CM. Crossing the Bridge
Save Indiana, his girlfriend, his father and his father’s sidekick from certain doom! They must cross a bridge across a gorge in no more than one hour!
This wonderful puzzle is from The Art and Craft of Problem Solving, by Paul Zeitz. Unfortunately, we don’t know the answer!
strauss said,
May 21, 2007 at 12:01 am
I wonder if I changed last week’s problem as I answered it?
The puzzle, originally, was if you have N numbers, to show that some sum of some of them has total to a multiple of N.
I think I might have changed this, in midstream, to
If you have N numbers, show that some sum of them has to total to a multiple of N-1.
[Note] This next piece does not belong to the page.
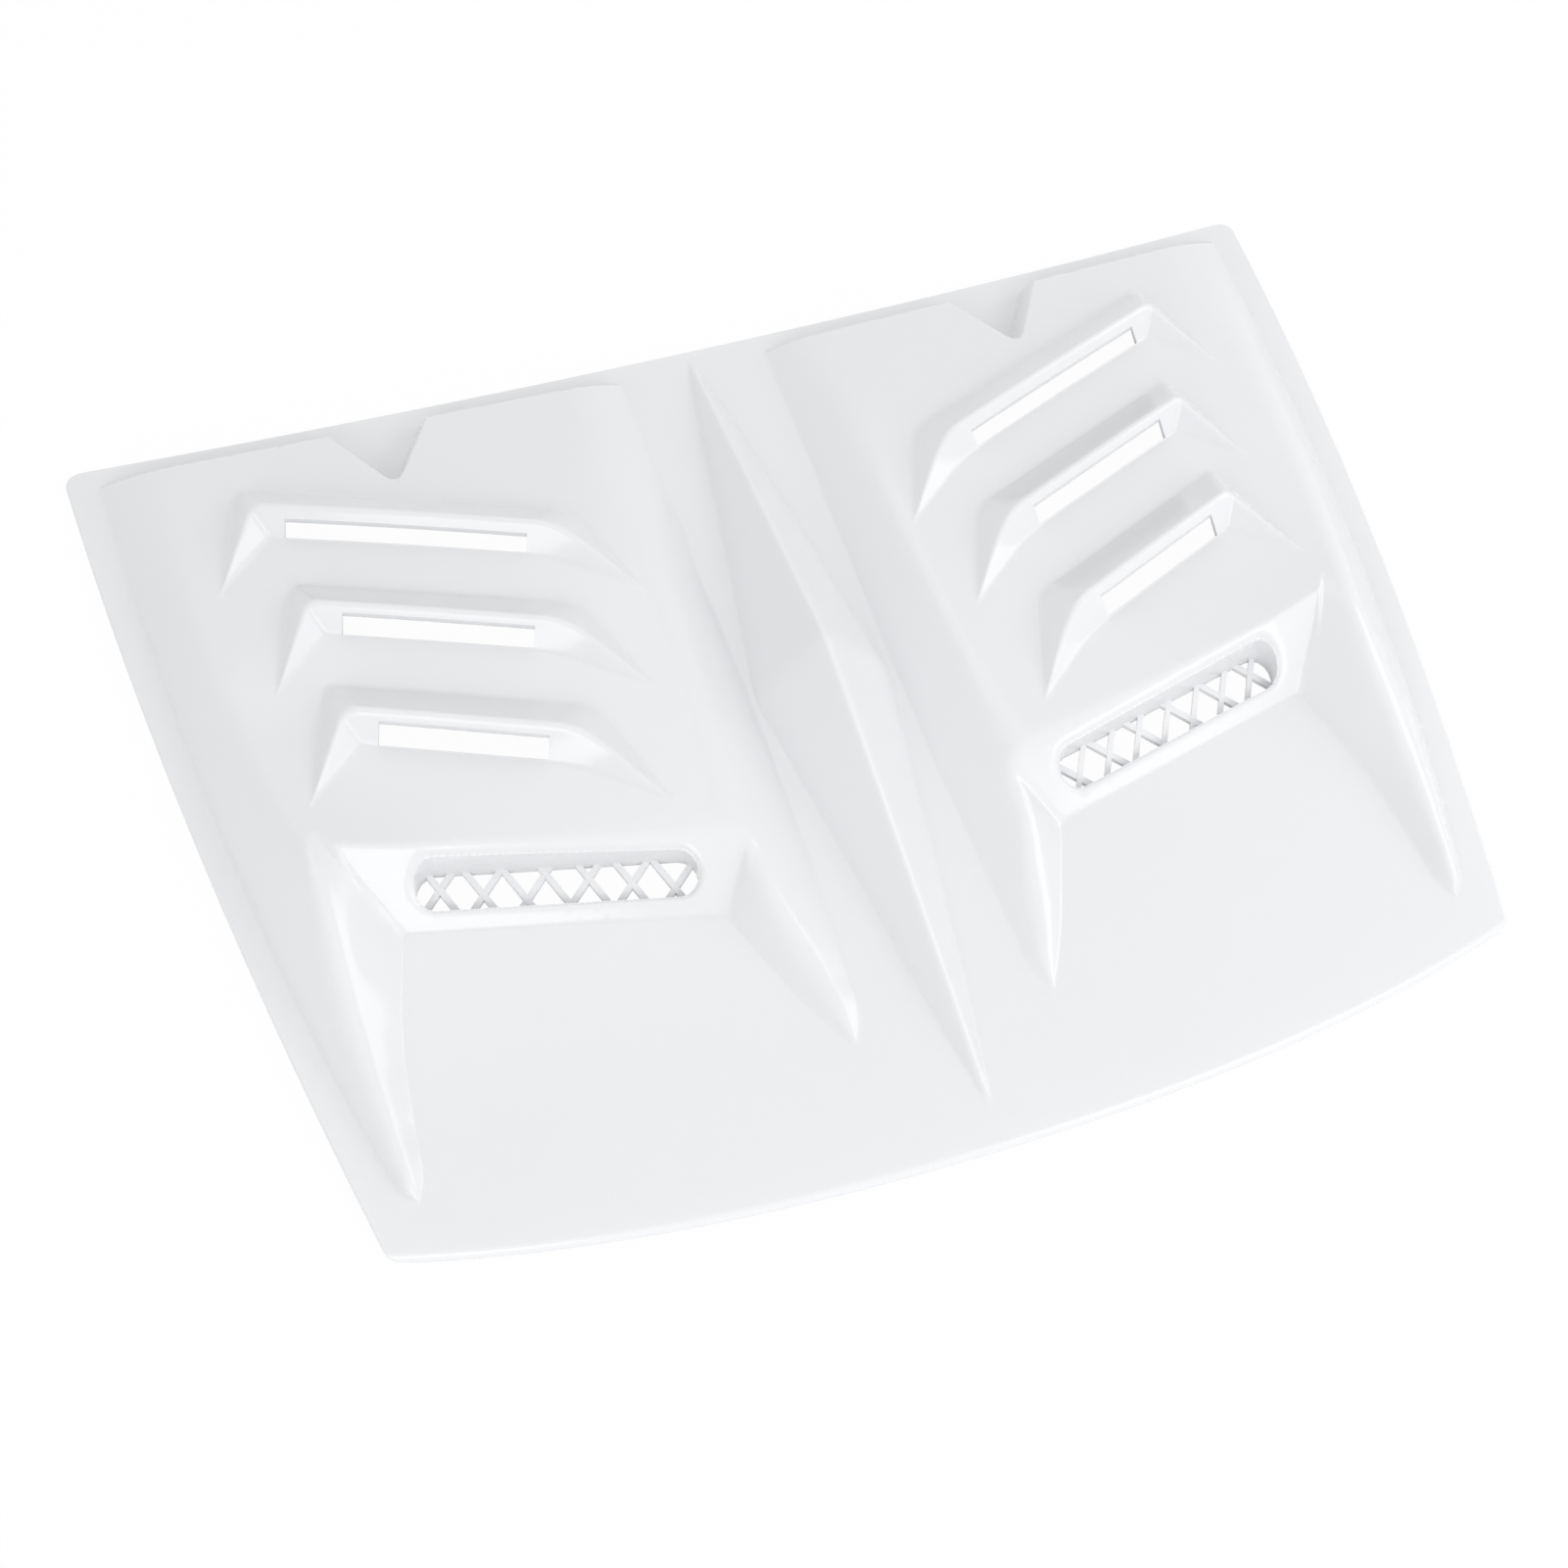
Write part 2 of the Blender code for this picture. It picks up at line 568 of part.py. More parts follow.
def bar_outlines(count, pitch, turn):
    """The plan of one family of parallel lattice bars, in the recess axes."""
    half = BAR_WIDTH / 2 / math.sin(turn)
    for i in range(count):
        middle = (i - (count - 1) / 2) * pitch
        yield [end_of_line(middle - half, turn + math.pi), end_of_line(middle + half, turn + math.pi),
               end_of_line(middle + half, turn), end_of_line(middle - half, turn)]


def boolean(obj, operation, other):
    modifier = obj.modifiers.new(operation.title() + " " + other.name, "BOOLEAN")
    modifier.operation = operation
    modifier.solver = "EXACT"
    modifier.object = other


def plastic():
    material = bpy.data.materials.new("white_gloss_plastic")
    material.use_nodes = True
    shader = material.node_tree.nodes["Principled BSDF"]
    shader.inputs["Base Color"].default_value = PLASTIC_WHITE
    shader.inputs["Roughness"].default_value = PLASTIC_ROUGHNESS
    shader.inputs["Metallic"].default_value = 0.0
    return material


def build_panel():
    """The skin, then the recesses with their lattices, then the louvre slots."""
    verts, faces, edge = half_shell()
    panel = mesh_object("panel", verts, faces)
    inside_edge = panel.vertex_groups.new(name="Inside the edge")
    inside_edge.add(sorted(set(range(len(verts))) - set(edge)), 1.0, "REPLACE")
    mirror = panel.modifiers.new("Mirror", "MIRROR")
    mirror.merge_threshold = 0.0001
    decimate = panel.modifiers.new("Decimate", "DECIMATE")
    decimate.ratio = FACETS / (2 * len(faces))
    decimate.vertex_group = inside_edge.name
    decimate.use_symmetry = True
    decimate.symmetry_axis = "X"

    sides = (1, -1)
    walls = [(placed(recess_outline(-RECESS_WALL / 4, 0.5), RECESS_CENTRE, RECESS_TURN, side),
              placed(recess_outline(RECESS_WALL, 0.5), RECESS_CENTRE, RECESS_TURN, side),
              lattice_plane(-LATTICE_DEPTH - RECESS_RIM), under_skin(RECESS_WALL / 2),
              under_skin(WALL / 2)) for side in sides]
    mouths = [(placed(recess_outline(0.0), RECESS_CENTRE, RECESS_TURN, side),
               level(CUT_BOTTOM), level(CUT_TOP)) for side in sides]
    families = ((0.0, bar_outlines(BARS_FORWARD, BARS_FORWARD_PITCH, BARS_FORWARD_TURN)),
                (-BAR_STAGGER, bar_outlines(BARS_BACK, BARS_BACK_PITCH, BARS_BACK_TURN)))
    bars = [[(placed(bar, RECESS_CENTRE, RECESS_TURN, side), lattice_plane(drop - LATTICE_DEPTH),
              lattice_plane(drop)) for bar in family for side in sides] for drop, family in families]
    slots = []
    for foot, length, run in zip(SLOT_FOOT, SLOT_LENGTH, SLOT_RUN):
        box = ((-length / 2, 0), (length / 2, 0), (length / 2, run), (-length / 2, run))
        slots += [(placed(box, foot, SWEEP, side), level(CUT_BOTTOM), level(CUT_TOP)) for side in sides]

    wall_guide = tube_object("recess_walls", walls)
    mouth_guide = guide_object("recess_mouths", mouths)
    slot_guide = guide_object("slot_cutters", slots)
    boolean(panel, "DIFFERENCE", slot_guide)
    boolean(panel, "UNION", wall_guide)
    boolean(panel, "DIFFERENCE", mouth_guide)
    for name, prisms in zip(("bars_forward", "bars_back"), bars):
        boolean(panel, "UNION", guide_object(name, prisms))
    panel.data.materials.append(plastic())
    return panel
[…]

This is even easier, and in fact generalizes. For any M less than or equal to N, the pigeonhole principle gives us the proof, though we need a slight twist when M=N (i.e. for the original problem):
For the N numbers a,b,c,… we first list the sums a, a+b, a+b+c, etc.
Now then, if we consider M less than N, these sums can only total to 0, 1, 2, …, (M-1) (mod M) As there are N pigeons (namely a, a+b, etc) and M holes (0,1,.., M-1) at least two pigeons have to go in the same hole.
Suppose a+b+c and a+b+c+d+e are the same mod M. Then their difference, d+e, is 0 mod M, and so is a multiple of M.
If M actually equals N, as in the original problem the argument doesn’t necessarily work and we need a slight variation on the proof — the proof above will work, unless the N pigeons exactly fill up the N holes 0,1, 2, … (N-1). But then some pigeon has to fill up hole 0; that is, some sum has to total 0 mod N, and again we are done.
rmjarvis said,
May 22, 2007 at 7:56 am
I won’t give the answer just yet, but I’ll give a hint. You need to get dad and his sidekick to go across together.
rawlens said,
May 23, 2007 at 12:22 am
I like your hint rmjarvis. Indiana even gets a chance to rest.
jason_of_west_oz said,
May 23, 2007 at 9:27 am
Thank you Chaim – I now get it thanks to the above post.
Shawn said,
November 19, 2011 at 9:54 pm
I think I have a counterexample to the some sum of some rule. Consider the following set: {e}. The only number in this set is e, so n = 1. The only possible sum of x numbers, where 0 < x <= 1 and x ? N, in that set is e. Neither -e nor 0 is a member of the set, so that sum cannot equal 0 (n-1).